Key for the "Awards" section^{Key}
| ASG MVP | American Football League All-Star Game Most Valuable Player Award |
| CBPOY | National Football League Comeback Player of the Year Award |
| DROY | National Football League Defensive Rookie of the Year Award |
| OROY | National Football League Offensive Rookie of the Year Award |
| COY | National Football League Coach of the Year Award |
| OPOY | National Football League Offensive Player of the Year Award |
| DPOY | National Football League Defensive Player of the Year Award |
| MVP | National Football League Most Valuable Player Award |
| SB MVP | Super Bowl Most Valuable Player Award |

==See also==
- History of the New England Patriots

==Notes==
- The season column links to an article about each season in the league (AFL for 1960–1969; NFL for 1970–present). The Team column links to an article about the Patriots' season that year. The Finish, Won, Lost, and Ties columns list regular season results and exclude any postseason play. Regular season and postseason results are combined only at the bottom of the list. In the Finish column, a "T-" indicates a tie for that position.
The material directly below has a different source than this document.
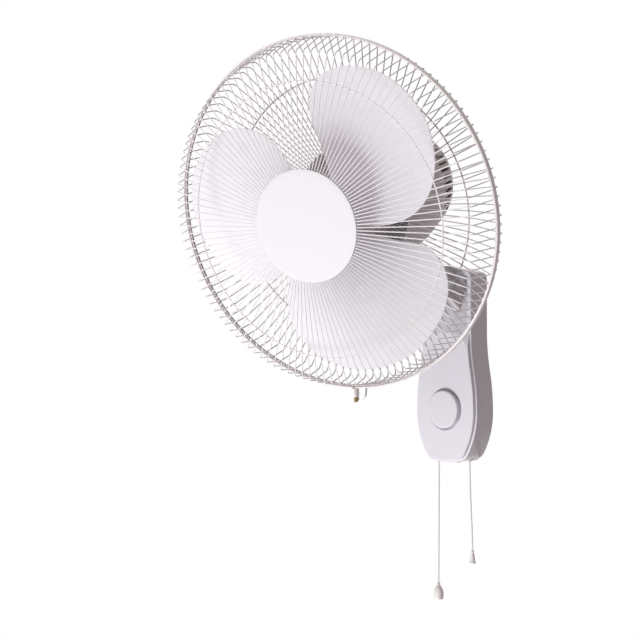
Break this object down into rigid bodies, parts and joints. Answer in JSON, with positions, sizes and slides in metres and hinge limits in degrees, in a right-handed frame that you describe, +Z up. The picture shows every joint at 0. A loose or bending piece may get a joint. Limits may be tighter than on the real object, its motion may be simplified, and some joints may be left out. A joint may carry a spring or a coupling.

- Beginning in 1974, the NFL began playing a 15-minute sudden-death overtime period if a regular season game finished regulation tied. Since this change, ties have been rarer.
- The Patriots and the Baltimore Colts finished tied. However, the Colts finished ahead of New England based on a better division record (7–1 to Patriots' 6–2).
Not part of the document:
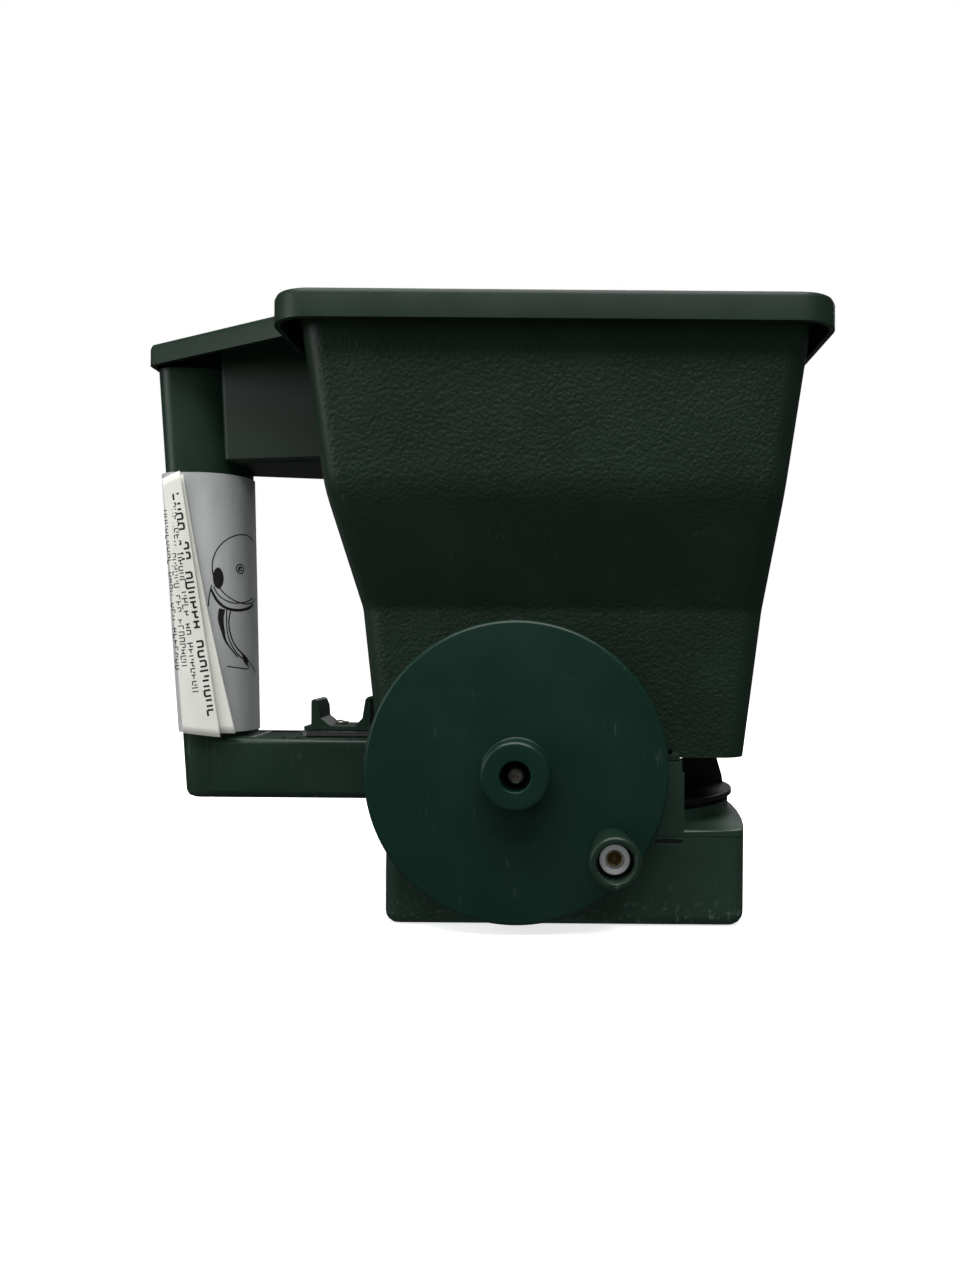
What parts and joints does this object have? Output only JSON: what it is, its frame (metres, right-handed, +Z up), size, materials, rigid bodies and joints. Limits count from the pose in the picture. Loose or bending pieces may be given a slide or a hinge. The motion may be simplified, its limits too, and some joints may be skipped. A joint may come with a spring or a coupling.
{
  "type": "hand-held crank broadcast spreader",
  "caption": "Hand-held crank spreader: open hopper on a geared base with a spinning impeller, a side crank wheel, a sliding flow gate and a rear grip under a flared neck.",
  "frame": {"origin": "middle of the underside of the base, on the surface it stands on", "axes": "+X towards the side the seed is thrown to, +Y away from the crank wheel's side, +Z up"},
  "size_m": [0.2651, 0.1811, 0.2278],
  "materials": {
    "moulded_green": "fine pebble grain",
    "wheel_green": "satin",
    "black_plastic": "fine satin",
    "bright_steel": "ground",
    "zinc_steel": "zinc plated",
    "bronze": "sintered bronze",
    "yellow_steel": "yellow passivated",
    "nylon": "smooth",
    "acetal": "smooth",
    "paper": "folded printed paper"
  },
  "bodies": {
    "frame": {"hopper": "moulded_green", "hopper_bush": "bronze", "deck_housing": "moulded_green", "base_tub": "moulded_green", "handle": "moulded_green", "crank_axle": "bright_steel", "crank_washer": "zinc_steel", "crank_screw": "zinc_steel", "outer_bush": "bronze", "inner_bush": "bronze", "deck_bush": "bronze", "gate_guide": "black_plastic", "guide_screw_1": "zinc_steel", "guide_screw_2": "zinc_steel", "hopper_screw_1": "zinc_steel", "hopper_screw_2": "zinc_steel", "hopper_screw_3": "zinc_steel", "hopper_screw_4": "zinc_steel", "base_screw_1": "zinc_steel", "base_screw_2": "zinc_steel", "base_screw_3": "zinc_steel", "base_screw_4": "zinc_steel", "arm_screw_1": "zinc_steel", "arm_screw_2": "zinc_steel", "handle_screw": "zinc_steel", "instruction_leaflet": "paper"},
    "crank": {"crank_wheel": "wheel_green", "crank_gear": "acetal", "knob_bush": "nylon", "knob_screw": "yellow_steel"},
    "knob": {"crank_knob": "wheel_green"},
    "countershaft": {"countershaft": "bright_steel", "drive_pinion": "acetal", "drive_bevel": "acetal"},
    "spinner": {"impeller_shaft": "bright_steel", "impeller_bevel": "acetal", "impeller": "black_plastic", "impeller_collar": "nylon", "agitator": "black_plastic"},
    "gate": {"gate_plate": "bright_steel", "flow_slider": "moulded_green", "slider_screw": "zinc_steel"}
  },
  "joints": [
    {"name": "crank_spin", "type": "hinge", "parent": "frame", "child": "crank", "pos_m": [-0.01235, -0.072, 0.05845], "axis": [0, 1, 0], "continuous": true},
    {"name": "knob_spin", "type": "hinge", "parent": "crank", "child": "knob", "pos_m": [0.02171, -0.084, 0.03196], "axis": [0, 1, 0], "continuous": true},
    {"name": "countershaft_spin", "type": "hinge", "parent": "frame", "child": "countershaft", "pos_m": [0.0295, 0, 0.01975], "axis": [0, 1, 0], "continuous": true},
    {"name": "impeller_spin", "type": "hinge", "parent": "frame", "child": "spinner", "pos_m": [0.0295, 0, 0.0422], "axis": [0, 0, 1], "continuous": true},
    {"name": "gate_slide", "type": "slide", "parent": "frame", "child": "gate", "axis": [-1, 0, 0], "range_m": [0, 0.018]}
  ],
  "couplings": [
    {"joint": "countershaft_spin", "follows": "crank_spin", "ratio": -4.4286},
    {"joint": "impeller_spin", "follows": "crank_spin", "ratio": -4.4286}
  ]
}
- The NFL expanded from a 14-game regular season schedule to 16 beginning in 1978.
- The Patriots and Miami Dolphins finished the 1978 season with the same record. However, the Patriots were awarded the Division Championship based on a better division record (6–2 to the Dolphins' 5–3).
- The 1982 NFL season was shortened from 16 regular seasons games to nine due to a players' strike. For playoff seedings, division standings were ignored and eight teams from each conference were seeded one through eight based on their regular season records.
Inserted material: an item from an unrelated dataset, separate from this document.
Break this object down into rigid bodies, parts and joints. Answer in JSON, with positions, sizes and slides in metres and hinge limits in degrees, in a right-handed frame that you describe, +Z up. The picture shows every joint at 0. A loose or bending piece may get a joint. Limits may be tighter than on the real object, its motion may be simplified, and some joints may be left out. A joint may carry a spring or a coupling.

- The 1987 NFL season was shortened from 16 regular season games to 15 due to a players' strike.
- The Patriots and Dolphins finished the 1994 season tied. As the Dolphins had defeated the Patriots in both regular season meetings, the Dolphins were named division champions and the Patriots received a Wild Card berth in the playoffs.
- The Patriots and the Dolphins finished the 2001 season with the same record. However, the Patriots were named Division Champions based on a better division record (6–2 to the Dolphins' 5–3).
- The Patriots, Dolphins, and New York Jets finished the season with 9–7 records in 2002. For having the best record against common opponents, the Jets were awarded the division championship. Neither the Patriots nor the Dolphins qualified for the playoffs.
- The Patriots, Dolphins, and Baltimore Ravens (AFC North) finished the 2008 season tied with identical 11–5 records. As the Dolphins and Ravens had 8–4 records within the AFC, and the Patriots a 7–5 AFC record, the Dolphins were awarded the AFC East title, and the Ravens were given a Wild Card berth in the playoffs. The Patriots did not qualify for the playoffs.
- Years here refer to the year in which the season was played. Playoff games are commonly played in the January and February of the following year.